1951年埼玉県生まれ。大学卒業後、家業の日用品、雑貨の卸会社の専務に。しかし、50歳のときに会社は倒産。妻とも離婚。両親を養うためにタクシードライバーに。1日300キロ走行の日々がはじまった。「タクシードライバーぐるぐる日記」(三五館シンシャ)がベストセラーに。

(26)「グラッチェ」こそなかったが…ケーシー高峰さんは本物の名医のようだった

公開日: 更新日:

「お仕事は何ですか?」

 医者、弁護士、大学教授なら、待ってましたとばかりに誇らしげに自分の職業を明かす人がほとんどだろう。こうした職業の人は、尋ねた人から尊敬のまなざしを向けられることはあっても、バカにされるようなことはまずない。

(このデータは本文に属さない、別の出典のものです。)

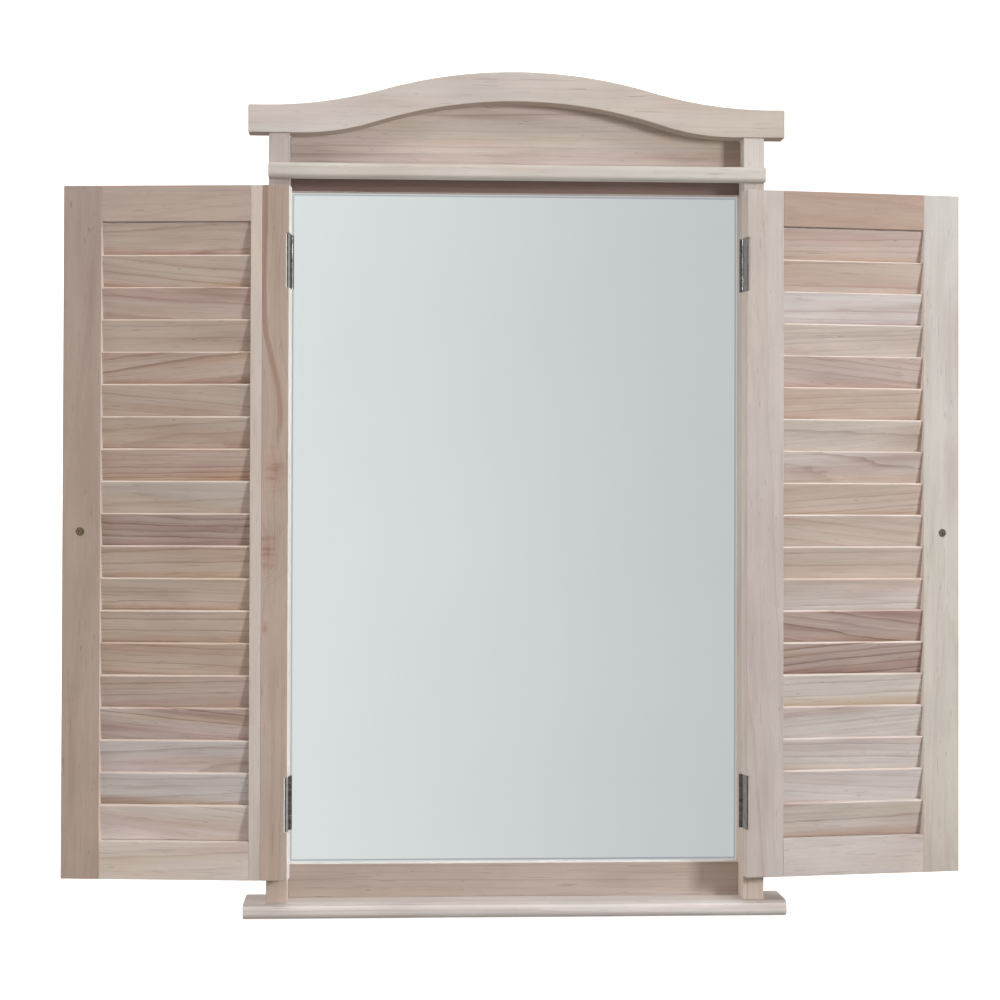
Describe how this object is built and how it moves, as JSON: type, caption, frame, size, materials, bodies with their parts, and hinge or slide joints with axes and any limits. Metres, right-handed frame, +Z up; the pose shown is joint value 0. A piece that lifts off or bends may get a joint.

 これがタクシードライバーということになれば、本当に悲しいことだが、まわりの反応は違ってくる。「重労働ですよね」「景気が悪くて大変でしょ」「変な客もいるでしょ」といったふうにねぎらいや同情の言葉をかけてくれるお客はいても、「すごいですね」「うらやましい」といった尊敬、羨望の言葉を発する人は皆無といっていい。それどころか、「前職は?」などと尋ねてくるお客もいる。勝手にドライバーを「訳アリ」と判断しているのだ。

 実際のところ、私の場合、家業の倒産という立派な「訳アリ」だし、ほとんどのタクシードライバーは似たような事情を抱えていて、「第1志望」でこの職についているわけではない。「心ならずも」あるいは「でもしか」なのだ。

 決して収入が多いわけではないし、一般的な社会的評価が高くないせいかもしれない。前にも述べたことだが、タクシードライバーの子どもが父親の勤め先を問われて「自動車会社」と答えたという話もある。家に帰っても、子どもが喜ぶような仕事の話ができるわけではないし、致し方ないかもしれないが、残念な話だ。